## Record list
-=-=-=-=-

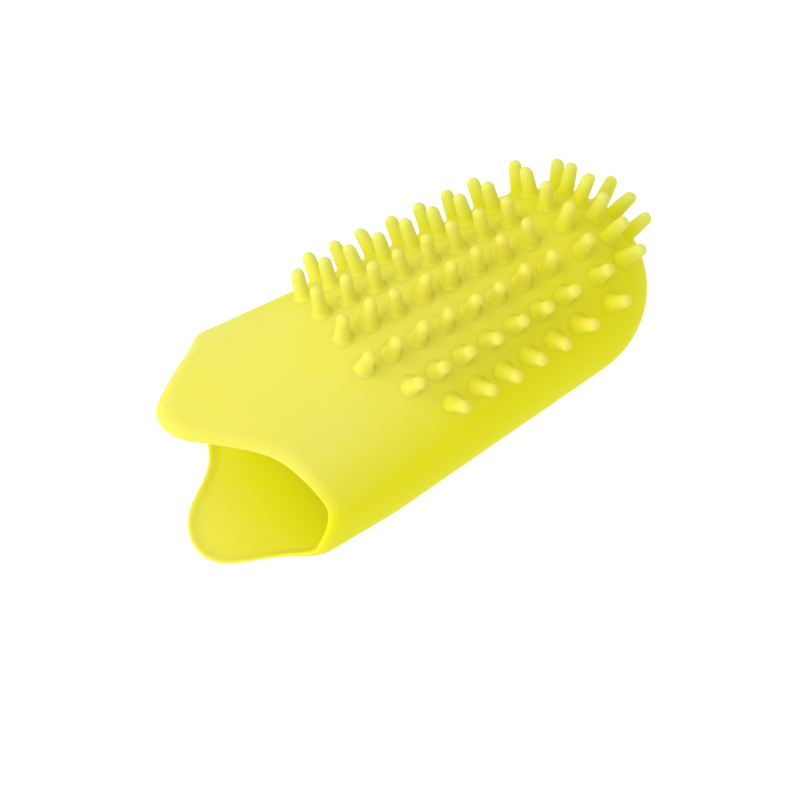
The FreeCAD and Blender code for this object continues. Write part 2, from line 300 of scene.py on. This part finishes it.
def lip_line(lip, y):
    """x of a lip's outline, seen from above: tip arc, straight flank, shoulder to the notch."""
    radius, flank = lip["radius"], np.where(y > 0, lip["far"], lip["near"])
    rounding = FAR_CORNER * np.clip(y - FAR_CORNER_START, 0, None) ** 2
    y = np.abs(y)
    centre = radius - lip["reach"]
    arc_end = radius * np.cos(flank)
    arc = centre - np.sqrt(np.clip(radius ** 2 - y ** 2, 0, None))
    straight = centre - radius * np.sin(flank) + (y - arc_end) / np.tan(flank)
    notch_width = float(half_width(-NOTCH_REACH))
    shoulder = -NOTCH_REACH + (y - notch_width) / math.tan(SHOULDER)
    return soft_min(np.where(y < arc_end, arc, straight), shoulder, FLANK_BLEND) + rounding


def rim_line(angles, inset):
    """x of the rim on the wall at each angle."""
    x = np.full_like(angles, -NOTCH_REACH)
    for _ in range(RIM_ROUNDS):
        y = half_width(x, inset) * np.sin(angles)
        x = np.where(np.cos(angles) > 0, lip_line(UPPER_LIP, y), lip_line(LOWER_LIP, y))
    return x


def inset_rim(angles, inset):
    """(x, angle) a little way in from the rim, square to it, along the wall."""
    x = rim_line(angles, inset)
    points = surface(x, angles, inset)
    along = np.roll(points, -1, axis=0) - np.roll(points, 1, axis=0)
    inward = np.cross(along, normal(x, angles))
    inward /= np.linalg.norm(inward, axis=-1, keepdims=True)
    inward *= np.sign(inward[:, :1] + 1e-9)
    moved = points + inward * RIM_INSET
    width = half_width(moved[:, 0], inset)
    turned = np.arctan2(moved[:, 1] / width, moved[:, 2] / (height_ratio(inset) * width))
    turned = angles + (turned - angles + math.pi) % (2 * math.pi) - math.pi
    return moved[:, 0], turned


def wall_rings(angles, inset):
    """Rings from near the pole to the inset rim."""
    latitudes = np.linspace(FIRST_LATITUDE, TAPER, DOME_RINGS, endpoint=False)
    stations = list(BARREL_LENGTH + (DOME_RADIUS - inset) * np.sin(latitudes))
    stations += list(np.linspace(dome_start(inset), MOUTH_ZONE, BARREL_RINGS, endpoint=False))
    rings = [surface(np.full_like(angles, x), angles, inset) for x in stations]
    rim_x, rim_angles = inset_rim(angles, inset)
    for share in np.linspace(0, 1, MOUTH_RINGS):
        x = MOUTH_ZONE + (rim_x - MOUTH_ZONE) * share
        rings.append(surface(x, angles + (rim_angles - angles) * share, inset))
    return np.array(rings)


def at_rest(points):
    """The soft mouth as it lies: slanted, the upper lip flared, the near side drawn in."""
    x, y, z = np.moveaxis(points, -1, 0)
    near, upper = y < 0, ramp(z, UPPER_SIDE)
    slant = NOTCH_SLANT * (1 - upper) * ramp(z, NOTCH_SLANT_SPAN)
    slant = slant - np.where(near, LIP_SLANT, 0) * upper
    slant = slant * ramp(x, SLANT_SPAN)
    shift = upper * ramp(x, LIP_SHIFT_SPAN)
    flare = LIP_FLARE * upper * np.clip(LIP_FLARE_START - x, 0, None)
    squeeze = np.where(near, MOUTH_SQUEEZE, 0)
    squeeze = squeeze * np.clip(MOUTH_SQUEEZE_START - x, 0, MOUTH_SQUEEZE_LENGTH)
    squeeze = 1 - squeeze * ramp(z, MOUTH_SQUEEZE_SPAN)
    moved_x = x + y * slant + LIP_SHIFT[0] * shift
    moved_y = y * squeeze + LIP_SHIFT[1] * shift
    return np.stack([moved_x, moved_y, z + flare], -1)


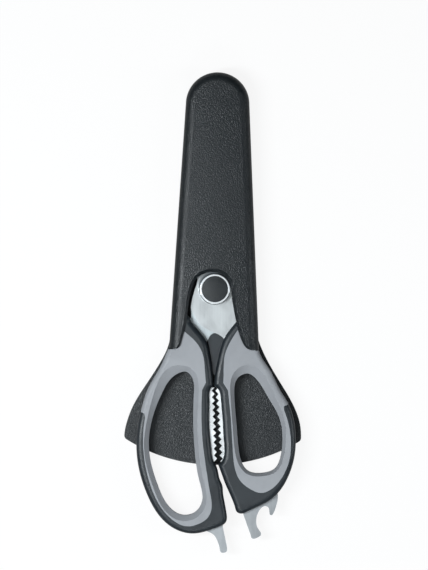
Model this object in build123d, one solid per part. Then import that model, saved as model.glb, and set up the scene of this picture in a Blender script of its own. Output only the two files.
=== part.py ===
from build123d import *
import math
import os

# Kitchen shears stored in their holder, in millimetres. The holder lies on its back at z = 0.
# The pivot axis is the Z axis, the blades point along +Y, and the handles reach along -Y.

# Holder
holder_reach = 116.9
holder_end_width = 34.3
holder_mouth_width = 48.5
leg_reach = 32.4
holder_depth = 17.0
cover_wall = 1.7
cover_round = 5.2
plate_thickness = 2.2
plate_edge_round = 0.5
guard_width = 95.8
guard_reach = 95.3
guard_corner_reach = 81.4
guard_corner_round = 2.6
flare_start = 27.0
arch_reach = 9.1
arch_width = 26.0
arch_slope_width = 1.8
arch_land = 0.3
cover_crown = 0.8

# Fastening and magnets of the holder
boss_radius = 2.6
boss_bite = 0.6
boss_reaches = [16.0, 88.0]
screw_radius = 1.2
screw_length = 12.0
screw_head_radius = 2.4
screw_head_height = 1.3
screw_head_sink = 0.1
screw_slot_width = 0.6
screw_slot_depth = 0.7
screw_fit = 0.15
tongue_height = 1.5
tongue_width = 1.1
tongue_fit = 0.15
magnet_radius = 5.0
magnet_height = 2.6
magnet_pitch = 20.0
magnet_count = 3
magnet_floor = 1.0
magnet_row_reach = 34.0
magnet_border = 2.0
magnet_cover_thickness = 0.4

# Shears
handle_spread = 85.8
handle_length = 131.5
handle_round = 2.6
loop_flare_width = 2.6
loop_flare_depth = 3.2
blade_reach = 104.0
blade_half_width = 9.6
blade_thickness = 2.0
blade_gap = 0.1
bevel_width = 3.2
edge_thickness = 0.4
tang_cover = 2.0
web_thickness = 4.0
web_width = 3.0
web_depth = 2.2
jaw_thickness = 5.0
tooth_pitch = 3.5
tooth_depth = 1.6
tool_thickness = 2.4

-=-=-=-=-

## The exercise
Reproduce the complete data exactly as presented above.

## Output of the task
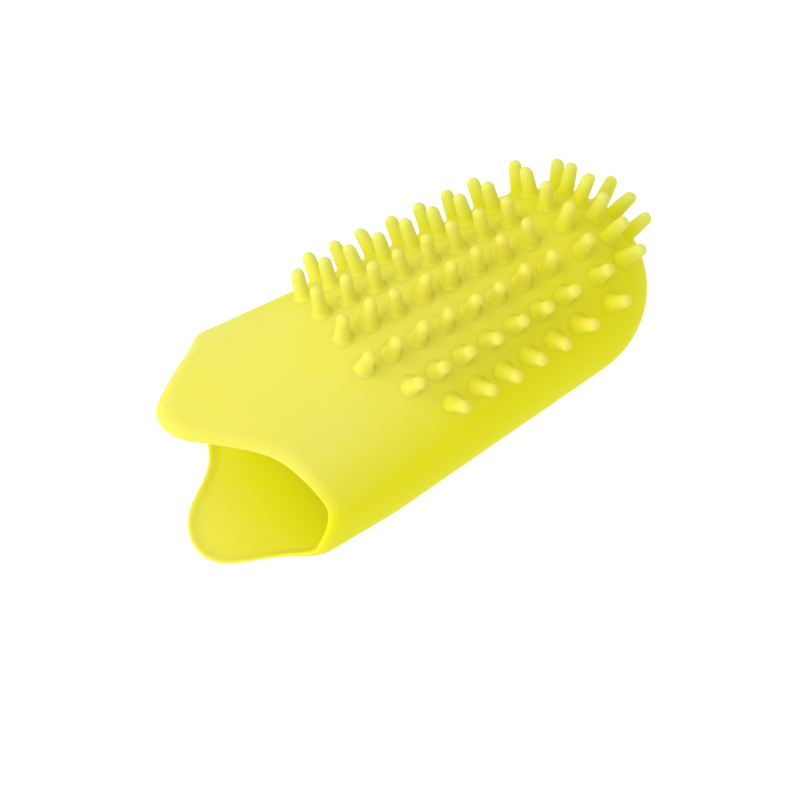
The FreeCAD and Blender code for this object continues. Write part 2, from line 300 of scene.py on. This part finishes it.
def lip_line(lip, y):
    """x of a lip's outline, seen from above: tip arc, straight flank, shoulder to the notch."""
    radius, flank = lip["radius"], np.where(y > 0, lip["far"], lip["near"])
    rounding = FAR_CORNER * np.clip(y - FAR_CORNER_START, 0, None) ** 2
    y = np.abs(y)
    centre = radius - lip["reach"]
    arc_end = radius * np.cos(flank)
    arc = centre - np.sqrt(np.clip(radius ** 2 - y ** 2, 0, None))
    straight = centre - radius * np.sin(flank) + (y - arc_end) / np.tan(flank)
    notch_width = float(half_width(-NOTCH_REACH))
    shoulder = -NOTCH_REACH + (y - notch_width) / math.tan(SHOULDER)
    return soft_min(np.where(y < arc_end, arc, straight), shoulder, FLANK_BLEND) + rounding


def rim_line(angles, inset):
    """x of the rim on the wall at each angle."""
    x = np.full_like(angles, -NOTCH_REACH)
    for _ in range(RIM_ROUNDS):
        y = half_width(x, inset) * np.sin(angles)
        x = np.where(np.cos(angles) > 0, lip_line(UPPER_LIP, y), lip_line(LOWER_LIP, y))
    return x


def inset_rim(angles, inset):
    """(x, angle) a little way in from the rim, square to it, along the wall."""
    x = rim_line(angles, inset)
    points = surface(x, angles, inset)
    along = np.roll(points, -1, axis=0) - np.roll(points, 1, axis=0)
    inward = np.cross(along, normal(x, angles))
    inward /= np.linalg.norm(inward, axis=-1, keepdims=True)
    inward *= np.sign(inward[:, :1] + 1e-9)
    moved = points + inward * RIM_INSET
    width = half_width(moved[:, 0], inset)
    turned = np.arctan2(moved[:, 1] / width, moved[:, 2] / (height_ratio(inset) * width))
    turned = angles + (turned - angles + math.pi) % (2 * math.pi) - math.pi
    return moved[:, 0], turned


def wall_rings(angles, inset):
    """Rings from near the pole to the inset rim."""
    latitudes = np.linspace(FIRST_LATITUDE, TAPER, DOME_RINGS, endpoint=False)
    stations = list(BARREL_LENGTH + (DOME_RADIUS - inset) * np.sin(latitudes))
    stations += list(np.linspace(dome_start(inset), MOUTH_ZONE, BARREL_RINGS, endpoint=False))
    rings = [surface(np.full_like(angles, x), angles, inset) for x in stations]
    rim_x, rim_angles = inset_rim(angles, inset)
    for share in np.linspace(0, 1, MOUTH_RINGS):
        x = MOUTH_ZONE + (rim_x - MOUTH_ZONE) * share
        rings.append(surface(x, angles + (rim_angles - angles) * share, inset))
    return np.array(rings)


def at_rest(points):
    """The soft mouth as it lies: slanted, the upper lip flared, the near side drawn in."""
    x, y, z = np.moveaxis(points, -1, 0)
    near, upper = y < 0, ramp(z, UPPER_SIDE)
    slant = NOTCH_SLANT * (1 - upper) * ramp(z, NOTCH_SLANT_SPAN)
    slant = slant - np.where(near, LIP_SLANT, 0) * upper
    slant = slant * ramp(x, SLANT_SPAN)
    shift = upper * ramp(x, LIP_SHIFT_SPAN)
    flare = LIP_FLARE * upper * np.clip(LIP_FLARE_START - x, 0, None)
    squeeze = np.where(near, MOUTH_SQUEEZE, 0)
    squeeze = squeeze * np.clip(MOUTH_SQUEEZE_START - x, 0, MOUTH_SQUEEZE_LENGTH)
    squeeze = 1 - squeeze * ramp(z, MOUTH_SQUEEZE_SPAN)
    moved_x = x + y * slant + LIP_SHIFT[0] * shift
    moved_y = y * squeeze + LIP_SHIFT[1] * shift
    return np.stack([moved_x, moved_y, z + flare], -1)


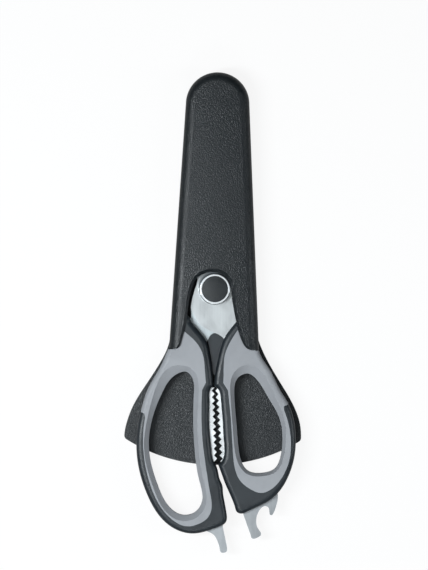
Model this object in build123d, one solid per part. Then import that model, saved as model.glb, and set up the scene of this picture in a Blender script of its own. Output only the two files.
=== part.py ===
from build123d import *
import math
import os

# Kitchen shears stored in their holder, in millimetres. The holder lies on its back at z = 0.
# The pivot axis is the Z axis, the blades point along +Y, and the handles reach along -Y.

# Holder
holder_reach = 116.9
holder_end_width = 34.3
holder_mouth_width = 48.5
leg_reach = 32.4
holder_depth = 17.0
cover_wall = 1.7
cover_round = 5.2
plate_thickness = 2.2
plate_edge_round = 0.5
guard_width = 95.8
guard_reach = 95.3
guard_corner_reach = 81.4
guard_corner_round = 2.6
flare_start = 27.0
arch_reach = 9.1
arch_width = 26.0
arch_slope_width = 1.8
arch_land = 0.3
cover_crown = 0.8

# Fastening and magnets of the holder
boss_radius = 2.6
boss_bite = 0.6
boss_reaches = [16.0, 88.0]
screw_radius = 1.2
screw_length = 12.0
screw_head_radius = 2.4
screw_head_height = 1.3
screw_head_sink = 0.1
screw_slot_width = 0.6
screw_slot_depth = 0.7
screw_fit = 0.15
tongue_height = 1.5
tongue_width = 1.1
tongue_fit = 0.15
magnet_radius = 5.0
magnet_height = 2.6
magnet_pitch = 20.0
magnet_count = 3
magnet_floor = 1.0
magnet_row_reach = 34.0
magnet_border = 2.0
magnet_cover_thickness = 0.4

# Shears
handle_spread = 85.8
handle_length = 131.5
handle_round = 2.6
loop_flare_width = 2.6
loop_flare_depth = 3.2
blade_reach = 104.0
blade_half_width = 9.6
blade_thickness = 2.0
blade_gap = 0.1
bevel_width = 3.2
edge_thickness = 0.4
tang_cover = 2.0
web_thickness = 4.0
web_width = 3.0
web_depth = 2.2
jaw_thickness = 5.0
tooth_pitch = 3.5
tooth_depth = 1.6
tool_thickness = 2.4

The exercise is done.